Future danger to society is the special issue jurors are trying to decide and in order for them to make a determination regarding whether the defendant would be a future danger to society they must understand and have knowledge of two concepts: future dangerousness and society. Specifically, the jury is attempting to determine “whether there is a probability that the defendant would commit criminal acts of violence that would constitute a continuing threat to society[.]”

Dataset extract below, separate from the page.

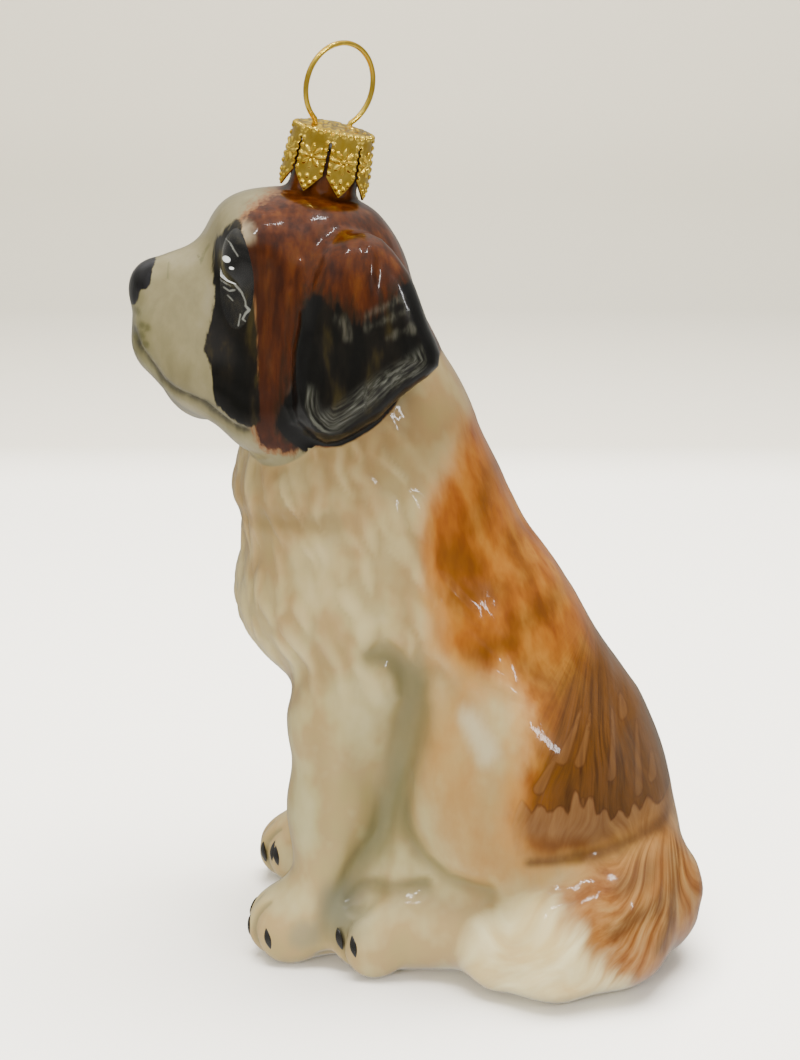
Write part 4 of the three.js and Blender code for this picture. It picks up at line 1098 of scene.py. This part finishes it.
def tab_relief(u, v, half):
    """Beads along the two sides and the point, and eight petals round a bead in the middle."""
    side = half - BEAD_INSET
    spots = [(way * side, at) for way in (-1, 1) for at in np.arange(3.0, 7.9, BEAD_PITCH)]
    spots += [(way * side * t, 0.62 + (POINT - 0.45) * t) for way in (-1, 1) for t in (0.3, 0.62)]
    spots += [(0.0, 0.62), (0.0, 2.1)]
    beads = [bead(u, v, spot, BEAD) for spot in spots]
    height = np.maximum.reduce(beads + [bead(u, v, (0, STAR_AT), STAR_BEAD)])
    for turn in PETALS:
        pu, pv = math.cos(turn), math.sin(turn)
        along, off = u * pu + (v - STAR_AT) * pv, -u * pv + (v - STAR_AT) * pu
        run = np.clip((along - 0.42) / 1.3, 0, 1)
        half_width = 0.04 + 0.26 * np.sin(math.pi * run) ** 0.8
        petal = STAR_HEIGHT * np.sqrt(np.clip(1 - (off / half_width) ** 2, 0, None))
        height = np.maximum(height, petal * (run % 1 > 0))
    return height


def cap_sector(middle, half_angle):
    """One tab and its slice of the top: columns across it, rows up the profile."""
    across = np.linspace(-1, 1, TAB_COLUMNS)
    along = np.concatenate([[0], np.cumsum(np.linalg.norm(np.diff(CAP_PROFILE, axis=0), axis=1))])
    up = np.linspace(0, 1, TAB_ROWS)[:, None]
    foot = POINT * np.abs(across) ** 1.05
    rows = foot + (SLIT_TOP - foot) * up
    above = np.linspace(SLIT_TOP, along[-1], TOP_ROWS)[1:, None]
    rows = np.vstack([rows, np.repeat(above, len(across), 1)])
    radius = np.interp(rows, along, CAP_PROFILE[:, 0])
    rise = np.interp(rows, along, CAP_PROFILE[:, 1])
    gap = np.where(rows < SLIT_TOP - 0.01, 0.18 + 0.12 * (1 - rows / SLIT_TOP), 0)
    angle = middle + across * (half_angle - gap / np.maximum(radius, 1))
    u = across * (half_angle - gap / np.maximum(radius, 1)) * np.maximum(radius, 5.0)
    half = half_angle * TAB_WIDTH_RADIUS
    height = tab_relief(u, rows, half) * (rows < 8.0)
    step = 2 * np.pi / RIM_BEADS
    rim = np.abs(((angle / step) % 1) - 0.5) * step * RIM_RADIUS
    height = np.maximum(height, bead(rim, rows, (0, RIM_AT), RIM_BEAD))
    top = ramp(rows, 9.0, 9.5)
    grit = lattice_noise(np.cos(angle) * radius / GRIT + 70, np.sin(angle) * radius / GRIT + 70, 21)
    height += GRIT_HEIGHT * grit * top
    slant = np.arctan2(np.gradient(CAP_PROFILE[:, 1]), -np.gradient(CAP_PROFILE[:, 0]))
    lean = np.interp(rows, along, slant)
    radius, rise = radius + height * np.sin(lean), rise + height * np.cos(lean)
    radius[-1] = 0
    rise[-1] = CAP_PROFILE[-1, 1]
    points = np.stack([radius * np.sin(angle), -radius * np.cos(angle), rise], 2)
    return points, height


# %% The cap's mesh
def grid_faces(rows, columns, start=0):
    """Quads of a grid whose columns run to the left as seen from outside, and whose rows run up."""
    at = start + np.arange(rows - 1)[:, None] * columns + np.arange(columns - 1)
    return np.stack([at, at + 1, at + columns + 1, at + columns], 2).reshape(-1, 4)


cap_points, cap_heights, cap_faces = [], [], []
for i in range(TABS):
    points, height = cap_sector((i + 0.5) * 2 * math.pi / TABS, math.pi / TABS)
    cap_faces.append(grid_faces(*height.shape, start=sum(len(p) for p in cap_points)))
    cap_points.append(points.reshape(-1, 3))
    cap_heights.append(height.ravel())
cap_points = np.vstack(cap_points)
c, s = math.cos(CAP_LEAN), math.sin(CAP_LEAN)
cap_points = np.stack([cap_points[:, 0], cap_points[:, 1] * c + cap_points[:, 2] * s,
                       cap_points[:, 2] * c - cap_points[:, 1] * s], 1)
print("cap", len(cap_points), "vertices, relief to %.2f mm" % max(h.max() for h in cap_heights))

# %% [markdown]
# ## Gilt metal
# Gilding is a thin coat of gold over pressed sheet or drawn wire. To the eye it is a mirror with no colour of
# its own but what it tints, so it is a metal with a low roughness. It keeps the base metal's faint
# unevenness, so its shine is broken, and the flat sheet between the beads and petals is painted darker, as
# painted shade.

# %% Gilt
gilt, tree, shader = new_material("gilt stamped sheet", **{"Metallic": 1.0, "Roughness": 0.2})
place = add(tree, "TexCoord").outputs["Object"]
dents = brushed(1.2, 1.2, seed=2.0, detail=1.5)
gold = add(tree, "ValToRGB", {"Fac": dents}, [(0.3, "f6cc48"), (0.7, "ffde66")]).outputs["Color"]
# Painted shade: the gold is darker where the relief is low, on the flat sheet between the beads, petals and
# rim beads.
gold = coat(gold, "a8802a", "height", soft=0.05, grow=0.02, jag=0.03, noise=dents, strength=0.4)
tree.links.new(gold, shader.inputs["Base Color"])
tree.links.new(add(tree, "MapRange", {"Value": dents, "To Min": 0.14, "To Max": 0.28}).outputs[0],
               shader.inputs["Roughness"])
tree.links.new(add(tree, "Bump", {"Height": dents, "Strength": 0.15, "Distance": 0.0001}).outputs["Normal"],
               shader.inputs["Normal"])
cap = mesh_object("gilt_cap", cap_points + CAP_FOOT, np.vstack(cap_faces), gilt,
                  height=np.concatenate(cap_heights))
work = bmesh.new()
work.from_mesh(cap.data)
bmesh.ops.remove_doubles(work, verts=work.verts, dist=0.00002)
bmesh.ops.recalc_face_normals(work, faces=work.faces)
work.to_mesh(cap.data)
work.free()
sheet = cap.modifiers.new("sheet", "SOLIDIFY")
sheet.thickness = 0.0003
sheet.offset = -1.0
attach(cap, "root")
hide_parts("cap")
print("cap sheet is %.1f mm thick, on %d vertices" % (sheet.thickness / MM, len(cap.data.vertices)))

# %% [markdown]
# ## The hanging ring
# The ring is one piece of spring wire, bent round and turned down at both ends, whose legs go
# through the cap's top and spread inside the glass pipe. It is a circle carried along its path.

# %% Ring path
RING_RADIUS, RING_ABOVE, RING_SHIFT, RING_TURN = 5.7, 5.0, -0.5, math.radians(40)
WIRE_RADIUS, CAP_HEIGHT = 0.36, 9.2


def ring_path():
    """An open circle from leg to leg, a (sideways) and b (up) from its centre."""
    opening = math.acos((RING_ABOVE - 0.25) / RING_RADIUS)
    leg = RING_RADIUS * math.sin(opening) - 0.3
    turn = (np.linspace(0, 1, 121) - 0.5) * 2 * (math.pi - opening)
    a, b = -np.sin(turn) * RING_RADIUS, np.cos(turn) * RING_RADIUS
    legs = np.array([(leg, -RING_ABOVE - 2.1), (leg, -RING_ABOVE - 0.6)])
    return np.vstack([legs, np.stack([a, b], 1), (legs * [-1, 1])[::-1]])


def tube(path, radius, sides):
    """A circle round each point, across the direction to the next, with both ends closed by a point."""
    along = np.gradient(path, axis=0)
    along /= np.linalg.norm(along, axis=1)[:, None]
    out = np.cross(along, np.cross(path[-1] - path[0], path[len(path) // 2] - path[0]))
    out /= np.linalg.norm(out, axis=1)[:, None]
    up = np.cross(along, out)
    turn = np.linspace(0, 2 * np.pi, sides, endpoint=False)[None, :, None]
    rings = path[:, None] + radius * (np.cos(turn) * out[:, None] + np.sin(turn) * up[:, None])
    points = np.vstack([rings.reshape(-1, 3), path[:1], path[-1:]])
    ring = np.arange(sides)
    turned = np.roll(ring, -1)
    rows = np.arange(len(path) - 1)[:, None] * sides
    faces = np.stack([rows + ring, rows + turned, rows + sides + turned, rows + sides + ring], 2)
    last, ends = (len(path) - 1) * sides, len(points)
    caps = [[ends - 2, b, a] for a, b in zip(ring, turned)]
    caps += [[ends - 1, last + a, last + b] for a, b in zip(ring, turned)]
    return points, faces.reshape(-1, 4).tolist() + caps


flat = ring_path() + [RING_SHIFT, CAP_HEIGHT + RING_ABOVE]
path = np.stack([-flat[:, 0] * math.sin(RING_TURN), flat[:, 0] * math.cos(RING_TURN), flat[:, 1]], 1)
path = np.stack([path[:, 0], path[:, 1] * c + path[:, 2] * s, path[:, 2] * c - path[:, 1] * s], 1) + CAP_FOOT
ring_points, ring_faces = tube(path, WIRE_RADIUS, 16)
wire, tree, shader = new_material("gilt spring wire", **{"Metallic": 1.0, "Roughness": 0.2})
place = add(tree, "TexCoord").outputs["Object"]
drawn = brushed(0.5, 3, seed=5.0)
tree.links.new(add(tree, "ValToRGB", {"Fac": drawn}, [
    (0.3, "ecc040"), (0.7, "f8d65e")]).outputs["Color"], shader.inputs["Base Color"])
tree.links.new(add(tree, "MapRange", {"Value": drawn, "To Min": 0.14, "To Max": 0.3}).outputs[0],
               shader.inputs["Roughness"])
ring = mesh_object("wire_ring", ring_points, ring_faces, wire)
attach(ring, "root")
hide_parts("hanging_ring")
print("ring is", np.round(np.ptp(path, axis=0), 1), "mm across")

# %% [markdown]
# ## Floor and light
# The ornament stands on a pale sweep that curves up into a wall, with a large soft light above it. The wall
# is painted darker than the floor, as painted shade.
# The gloss mirrors whatever is bright, so the large lights are kept out of reflections, and thin
# bright tubes overhead draw the fine highlights that lacquered glass shows.


# %% Sweep
def sweep_surface(width, near, far, bend, height, count=24):
    """A floor that turns up into a wall by a quarter circle of the given bend."""
    turn = np.linspace(0, math.pi / 2, count)
    run = np.concatenate([[near], -far + bend - bend * np.sin(turn), [-far]])
    rise = np.concatenate([[0], bend - bend * np.cos(turn), [height]])
    points = np.stack([np.repeat(run, 2), np.tile([-width, width], len(run)), np.repeat(rise, 2)], 1)
    row = np.arange(len(run) - 1) * 2
    return points, np.stack([row, row + 2, row + 3, row + 1], 1)


paper, tree, shader = new_material("matt paper sweep", **{"Roughness": 0.9, "Specular IOR Level": 0.12})
place = add(tree, "TexCoord").outputs["Object"]
# Painted shade: the paper is made darker up the wall than on the floor, by height.
height = add(tree, "SeparateXYZ", {"Vector": place}).outputs["Z"]
rise = add(tree, "MapRange", {"Value": height, "From Min": 0.0, "From Max": 0.09}).outputs[0]
paper_with_painted_shade = add(tree, "ValToRGB", {"Fac": rise}, [
    (0.0, "f4f3ee"), (0.06, "cdcabf"), (0.4, "a5a297"), (1.0, "b1ada0")]).outputs["Color"]
tree.links.new(paper_with_painted_shade, shader.inputs["Base Color"])
floor = mesh_object("sweep", *sweep_surface(900, 500, 330, 70, 900), paper)
floor.visible_glossy = False


# %% Lights
def soft_light(name, at, aim, size, watts, colour="ffffff", mirrored=False):
    """A rectangular area light that faces its aim. Places and sizes are in millimetres."""
    data = bpy.data.lights.new(name, "AREA")
    data.shape = "RECTANGLE"
    data.size, data.size_y = size[0] * MM, size[1] * MM
    data.energy = watts
    data.color = linear(colour)[:3]
    lamp = bpy.data.objects.new(name, data)
    bpy.context.collection.objects.link(lamp)
    lamp.location = Vector(at) * MM
    lamp.rotation_euler = (Vector(aim) - Vector(at)).to_track_quat("-Z", "Y").to_euler()
    lamp.visible_glossy = mirrored
    return lamp


soft_light("overhead", (-60, 30, 520), (0, 0, 0), (420, 420), 12.5, "fffaf2")
soft_light("front", (430, -220, 120), (0, 0, 40), (240, 200), 3.0, "fff6ea")
soft_light("tube_a", (110, -60, 420), (0, -10, 60), (4, 90), 0.2, mirrored=True)
soft_light("tube_b", (-30, 60, 440), (0, 10, 60), (4, 90), 0.2, mirrored=True)
soft_light("window", (300, 330, 330), (0, 0, 70), (30, 120), 0.5, mirrored=True)
world = bpy.data.worlds.new("tent")
world.use_nodes = True
tree = world.node_tree
glow = tree.nodes["Background"]
direction = add(tree, "SeparateXYZ", {"Vector": add(tree, "TexCoord").outputs["Generated"]}).outputs["Z"]
upward = add(tree, "MapRange", {"Value": direction, "From Min": -1.0, "From Max": 1.0}).outputs[0]
bands = add(tree, "ValToRGB", {"Fac": upward}, [
    (0.1, "f2f0ea"), (0.26, "cfccc4"), (0.36, "94928b"), (0.5, "b4b2ab"), (0.6, "9a9892"), (0.72, "c0bdb5"),
    (0.84, "fffdf8")]).outputs["Color"]
tree.links.new(bands, glow.inputs["Color"])
glow.inputs["Strength"].default_value = 1.0
bpy.context.scene.world = world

“Society” presents a challenge because the term in Texas has been held to include free citizens as well as inmates. Jones v. State, 843 S.W.2d 487, 495 (Tex.Cr.App.1992), cert.denied, 507 U.S. 1035, 113 S.Ct. 1858, 123 L.Ed.2d 479 (1993). However, no instruction regarding the definition of society is required and is not given. As such, the jury is forced to rely on the “ordinary meaning” of society which usually encompasses only free citizens. Penry v. State, 691 S.W.2d 636, 653 (Tex. Cr.App.1985). Based upon the ordinary meaning, the jury considers free society when determining the special issue of future dangerousness. This being the case, it would seem logical to inform the jury that society refers to free citizens as well as prison inmates. In order then for a jury to weigh the risk to free citizens, the courts should inform the jury upon request that a capital murder defendant is parole ineligible for many years. Such an instruction is not barred by the constitution and is even allowed in noncapital cases.1 Therefore, it would be fair and reasonable to allow such an instruction so that the jury may make an informed decision based on accurate information on a matter involving life versus death.
It is for these reasons that I respectfully dissent to the majority‘s disposition of appellant‘s points of error one through four.